• Goal of the exercise: Count how many lines mention the word "return". Write that number alone.

###

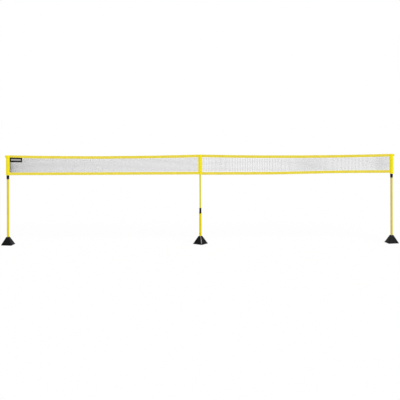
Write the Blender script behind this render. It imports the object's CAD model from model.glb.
import math
import bpy
import bmesh
from mathutils import Matrix, Vector, noise
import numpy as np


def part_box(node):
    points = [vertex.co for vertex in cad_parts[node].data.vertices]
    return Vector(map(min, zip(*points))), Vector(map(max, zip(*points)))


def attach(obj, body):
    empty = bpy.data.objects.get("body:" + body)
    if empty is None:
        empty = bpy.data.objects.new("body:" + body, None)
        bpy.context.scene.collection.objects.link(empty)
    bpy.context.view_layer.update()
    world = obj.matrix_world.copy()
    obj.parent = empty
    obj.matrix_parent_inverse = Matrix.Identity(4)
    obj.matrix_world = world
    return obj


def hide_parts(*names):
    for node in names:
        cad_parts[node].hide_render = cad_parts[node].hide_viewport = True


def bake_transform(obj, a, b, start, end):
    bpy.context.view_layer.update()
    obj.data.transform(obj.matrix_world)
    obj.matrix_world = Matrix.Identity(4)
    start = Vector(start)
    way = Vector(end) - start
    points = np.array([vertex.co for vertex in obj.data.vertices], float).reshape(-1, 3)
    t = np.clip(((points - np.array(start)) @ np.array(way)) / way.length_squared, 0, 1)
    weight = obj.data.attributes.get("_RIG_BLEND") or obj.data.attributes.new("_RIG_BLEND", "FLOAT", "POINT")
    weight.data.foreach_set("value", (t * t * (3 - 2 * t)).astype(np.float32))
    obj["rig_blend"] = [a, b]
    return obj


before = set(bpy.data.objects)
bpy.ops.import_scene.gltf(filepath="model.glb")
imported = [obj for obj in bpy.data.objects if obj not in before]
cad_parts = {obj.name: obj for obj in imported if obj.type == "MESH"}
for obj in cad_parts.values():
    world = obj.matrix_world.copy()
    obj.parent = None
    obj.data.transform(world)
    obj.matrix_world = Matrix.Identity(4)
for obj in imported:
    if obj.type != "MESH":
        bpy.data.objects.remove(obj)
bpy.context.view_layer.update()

SIDES = ("left", "centre", "right")

# ---------- camera ----------
# A long lens held level, about twelve metres in front of the centre pole and
# a little higher than the net. It is shifted down to hold poles and feet.
camera_data = bpy.data.cameras.new("camera")
camera_data.sensor_width = 36
camera_data.lens = 76.25
camera_data.shift_y = -0.2802
camera_data.clip_end = 300
camera = bpy.data.objects.new("camera", camera_data)
camera.location = (-0.152, -11.926, 2.193)
camera.rotation_euler = (math.radians(90), 0.0028, -0.01275)
bpy.context.scene.collection.objects.link(camera)
bpy.context.scene.camera = camera
bpy.context.scene.view_settings.view_transform = "Standard"


# ---------- floor and light ----------
# A wide sheet of white paper, lit by a plain white room and one broad soft
# lamp from the upper right in front. The paper keeps the poles' faint shadows.
def swatch(red, green, blue):
    """The linear colour of a swatch given in 0 to 255."""
    return [((c / 255 + 0.055) / 1.055) ** 2.4 if c > 10 else c / 3294.6 for c in (red, green, blue)] + [1]


def node(tree, kind, inputs=None, **options):
    """Adds a node. inputs has a value for each socket, or the socket that feeds it."""
    made = tree.nodes.new("ShaderNode" + kind)
    for option, value in options.items():
        setattr(made, option, value)
    for socket, value in (inputs or {}).items():
        if isinstance(value, bpy.types.NodeSocket):
            tree.links.new(value, made.inputs[socket])
        else:
            made.inputs[socket].default_value = value
    return made


def seen_ray(tree):
    """1 on rays that see the backdrop itself or its reflection, 0 on rays that light the object."""
    path = node(tree, "LightPath").outputs
    seen = path["Is Camera Ray"]
    for reflected in ("Is Glossy Ray", "Is Transmission Ray"):
        seen = node(tree, "Math", {0: seen, 1: path[reflected]}, operation="MAXIMUM").outputs[0]
    return seen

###

• Response to the exercise: 6